Data provided:
::::::::

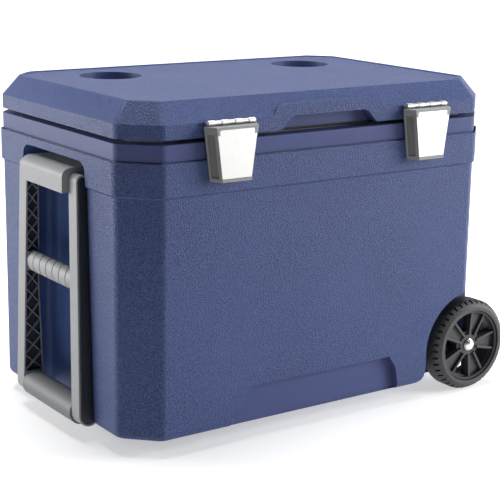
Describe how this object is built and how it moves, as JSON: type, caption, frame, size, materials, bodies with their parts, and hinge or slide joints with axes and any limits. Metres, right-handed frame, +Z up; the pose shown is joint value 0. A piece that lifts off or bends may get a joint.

::::::::

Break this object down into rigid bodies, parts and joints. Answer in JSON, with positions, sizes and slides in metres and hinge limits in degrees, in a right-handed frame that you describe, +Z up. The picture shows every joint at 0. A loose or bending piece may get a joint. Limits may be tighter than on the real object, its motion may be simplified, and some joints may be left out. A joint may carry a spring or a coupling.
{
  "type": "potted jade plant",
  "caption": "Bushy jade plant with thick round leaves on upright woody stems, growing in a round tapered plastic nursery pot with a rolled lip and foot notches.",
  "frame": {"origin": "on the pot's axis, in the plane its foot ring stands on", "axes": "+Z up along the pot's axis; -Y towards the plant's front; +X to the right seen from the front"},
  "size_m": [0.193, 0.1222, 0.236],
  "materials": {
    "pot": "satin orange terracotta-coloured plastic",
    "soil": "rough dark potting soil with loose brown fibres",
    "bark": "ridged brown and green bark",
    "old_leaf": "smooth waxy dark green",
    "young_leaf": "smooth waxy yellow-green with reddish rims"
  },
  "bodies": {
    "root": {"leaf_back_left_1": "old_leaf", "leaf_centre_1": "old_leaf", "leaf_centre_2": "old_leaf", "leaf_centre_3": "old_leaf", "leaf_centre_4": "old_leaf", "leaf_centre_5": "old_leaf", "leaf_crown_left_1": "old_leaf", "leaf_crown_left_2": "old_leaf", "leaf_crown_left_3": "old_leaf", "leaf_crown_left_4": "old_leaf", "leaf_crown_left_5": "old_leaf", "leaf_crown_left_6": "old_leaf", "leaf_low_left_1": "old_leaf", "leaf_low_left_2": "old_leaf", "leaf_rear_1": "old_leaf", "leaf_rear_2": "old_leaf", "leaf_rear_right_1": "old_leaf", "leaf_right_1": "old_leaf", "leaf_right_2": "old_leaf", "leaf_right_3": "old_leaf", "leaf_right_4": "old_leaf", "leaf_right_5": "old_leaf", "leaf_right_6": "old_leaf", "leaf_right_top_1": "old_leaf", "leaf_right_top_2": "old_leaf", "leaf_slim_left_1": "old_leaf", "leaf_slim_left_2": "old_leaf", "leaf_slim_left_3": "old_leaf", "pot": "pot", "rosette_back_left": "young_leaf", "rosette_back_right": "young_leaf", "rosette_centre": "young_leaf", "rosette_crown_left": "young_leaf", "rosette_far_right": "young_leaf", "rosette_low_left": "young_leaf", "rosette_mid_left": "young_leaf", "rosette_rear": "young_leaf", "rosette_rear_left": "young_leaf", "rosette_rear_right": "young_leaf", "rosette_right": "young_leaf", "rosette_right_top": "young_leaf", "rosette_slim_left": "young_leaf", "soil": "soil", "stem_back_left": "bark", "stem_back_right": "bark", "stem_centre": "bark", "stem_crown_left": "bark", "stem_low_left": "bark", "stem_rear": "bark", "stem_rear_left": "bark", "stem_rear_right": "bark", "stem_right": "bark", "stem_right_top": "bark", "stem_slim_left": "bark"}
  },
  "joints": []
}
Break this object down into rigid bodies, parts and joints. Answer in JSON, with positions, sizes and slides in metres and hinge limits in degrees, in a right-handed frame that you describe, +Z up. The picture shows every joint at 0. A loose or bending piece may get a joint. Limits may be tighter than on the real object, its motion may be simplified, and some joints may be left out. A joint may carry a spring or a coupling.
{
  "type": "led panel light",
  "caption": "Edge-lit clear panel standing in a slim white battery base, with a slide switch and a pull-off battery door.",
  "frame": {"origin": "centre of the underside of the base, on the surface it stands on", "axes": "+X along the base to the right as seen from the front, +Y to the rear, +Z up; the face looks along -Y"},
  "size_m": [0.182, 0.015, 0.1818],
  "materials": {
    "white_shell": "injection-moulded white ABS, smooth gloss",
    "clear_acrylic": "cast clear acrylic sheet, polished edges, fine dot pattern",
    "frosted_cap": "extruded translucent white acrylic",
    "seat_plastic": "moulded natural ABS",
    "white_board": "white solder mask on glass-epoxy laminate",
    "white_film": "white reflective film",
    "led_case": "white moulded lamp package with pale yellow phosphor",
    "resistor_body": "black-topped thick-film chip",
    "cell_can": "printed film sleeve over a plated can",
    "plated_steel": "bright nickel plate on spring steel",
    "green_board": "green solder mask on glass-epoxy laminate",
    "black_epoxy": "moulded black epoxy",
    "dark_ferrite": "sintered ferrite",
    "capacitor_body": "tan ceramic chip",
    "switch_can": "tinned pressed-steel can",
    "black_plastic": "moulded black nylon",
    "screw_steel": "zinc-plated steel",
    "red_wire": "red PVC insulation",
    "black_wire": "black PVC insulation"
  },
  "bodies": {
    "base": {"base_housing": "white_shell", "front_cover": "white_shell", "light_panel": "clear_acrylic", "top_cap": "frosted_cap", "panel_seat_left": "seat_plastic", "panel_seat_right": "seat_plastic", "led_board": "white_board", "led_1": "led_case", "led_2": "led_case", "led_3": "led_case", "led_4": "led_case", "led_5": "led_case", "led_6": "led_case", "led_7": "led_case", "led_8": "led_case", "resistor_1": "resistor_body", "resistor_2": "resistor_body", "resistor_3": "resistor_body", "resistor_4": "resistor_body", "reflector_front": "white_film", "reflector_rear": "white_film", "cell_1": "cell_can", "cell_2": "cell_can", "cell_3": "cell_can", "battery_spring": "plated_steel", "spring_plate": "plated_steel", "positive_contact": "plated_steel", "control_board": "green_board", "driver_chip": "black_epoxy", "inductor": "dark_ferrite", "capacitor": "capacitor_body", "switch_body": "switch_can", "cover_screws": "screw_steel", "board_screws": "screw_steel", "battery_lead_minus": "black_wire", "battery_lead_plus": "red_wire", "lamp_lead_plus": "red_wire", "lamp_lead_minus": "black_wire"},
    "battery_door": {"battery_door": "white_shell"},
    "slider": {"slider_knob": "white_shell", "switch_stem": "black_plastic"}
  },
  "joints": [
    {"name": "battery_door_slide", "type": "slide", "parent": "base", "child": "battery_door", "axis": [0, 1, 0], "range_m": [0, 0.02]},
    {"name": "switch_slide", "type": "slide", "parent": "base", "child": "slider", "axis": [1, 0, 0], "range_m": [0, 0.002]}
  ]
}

::::::::

Exercise: Looking at the data above, how many lines hold the word "caption"? Respond with the number alone.

In response: 3